Organic Crop Production
Pest Management in Organic Systems
Disease management for organic field crop production should focus on several aspects of plant disease management, including host resistance, site selection, exclusion, crop rotation, cultivation, and plant disease diagnosis. It is unlikely that all diseases can be avoided by utilizing any one of these management strategies alone. However, the damage of many plant diseases can be greatly reduced by the integration of these practices. The sections below provide more information regarding these management options.
Many plant diseases can be effectively managed by selecting varieties that are naturally resistant to specific disease-causing organisms. Host resistance can be either partial or complete. Varieties with complete resistance are completely immune to attack by a specific pathogen or a “race” of the pathogen population. In contrast, varieties with partial resistance may still develop symptoms of the disease, but the disease will progress slowly and have less of an impact when compared to susceptible plants. The use of host resistance can be highly effective in reducing disease pressure. Knowing the pathogen or race of pathogen you wish to control is necessary to ensure that host resistance is targeted to the most important disease issues. Contact your seed dealer or Penn State Cooperative Extension office for more information about resistant varieties.
Soil and environmental conditions can play a key role in disease development. Prior to planting a crop, it is important to understand what soil or environmental conditions may exist that can exacerbate disease development. Issues such as compacted soils or poor soil drainage can lead to root diseases in seedlings and mature plants. Low-lying areas or soil located next to a forest or river can have extended periods of dew or fog, which is a key factor in the development of many foliar diseases of crops. Optimum fertility and soil pH will also help ensure plant health and the ability to defend against pathogens.
Exclusion is the practice of keeping materials and objects that may be contaminated with a pathogen out of the production system. Some diseases are spread through seed, so it is important to purchase seed from a reputable source. Although some seeds are designated as “pathogen-free seed,” it is impossible to be certain that a seed lot is entirely free of all pathogens. Other considerations include cleaning tools and equipment to avoid spreading diseased tissue and pathogens between fields, especially if you know of problems in one field (e.g., white mold of soybean or Phytophthora root rot).
A large number of the pathogens that cause disease in field crops survive in association with crop residues left on the soil surface. A diverse crop rotation can contribute to the reduction of pathogens through lack of susceptible hosts in the field and allow for crop residue harboring pathogens to decompose. During the decomposition of the crop residues, the disease-causing organisms will be forced to compete with other organisms for limited resources (i.e., food, water, and space). The pathogen population will also decline as it is attacked by naturally occurring pathogens of that organism. Rotation to a nonhost crop for 2 to 3 years is desirable.Proper weed control is also important since weeds can act as alternative hosts to some crop diseases.
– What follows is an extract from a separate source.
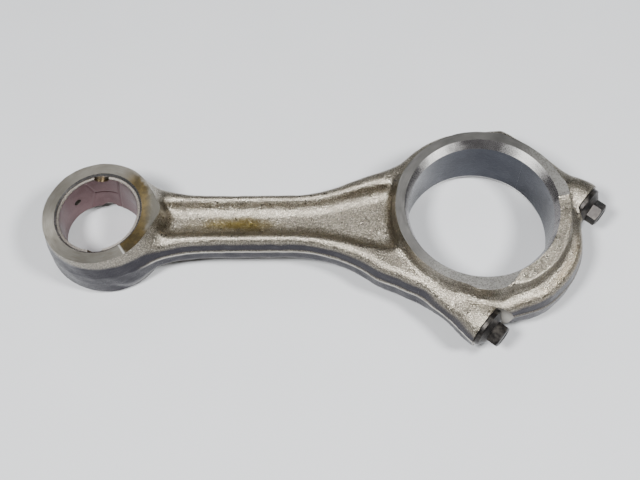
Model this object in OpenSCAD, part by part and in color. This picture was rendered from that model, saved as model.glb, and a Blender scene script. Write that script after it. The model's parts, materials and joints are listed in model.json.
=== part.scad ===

Tillage can also be used to hasten the decomposition of crop residues and encourage the decline of a pathogen population. In this case, the goal is to bury crop residue or place the residue in contact with the soil so that they are quickly colonized by organisms involved with residue decomposition. These soil microbes will compete with the disease-causing organisms, reducing their populations. However, many fields in Pennsylvania are not suitable for tillage because of soil erosion concerns, and producers should carefully evaluate the potential risk of erosion on their farm.
Plant Disease Diagnostics
An important step in disease management is proper diagnosis of the pathogen and disease. As soon as certain symptoms become a problem in the field, it is important to determine the causal agent in a timely matter to help reduce spread and potential impact. Once identified, information about the disease can then be used to determine the best control measures and reduce the impact on yield and quality. Infected plant samples can be sent to the Plant Disease Clinic, 220 Buckhout Lab, University Park, PA 16802 for proper diagnosis.
Applying Control Methods
Many products are available that help prevent fungal and bacterial diseases from developing. Products may include sulfur, lime, copper, or combinations of two or more. It is important that the product you use is certified for use on organic operations. For a list of products, go to www.omri.org/simple-opl-search/results/fungicide.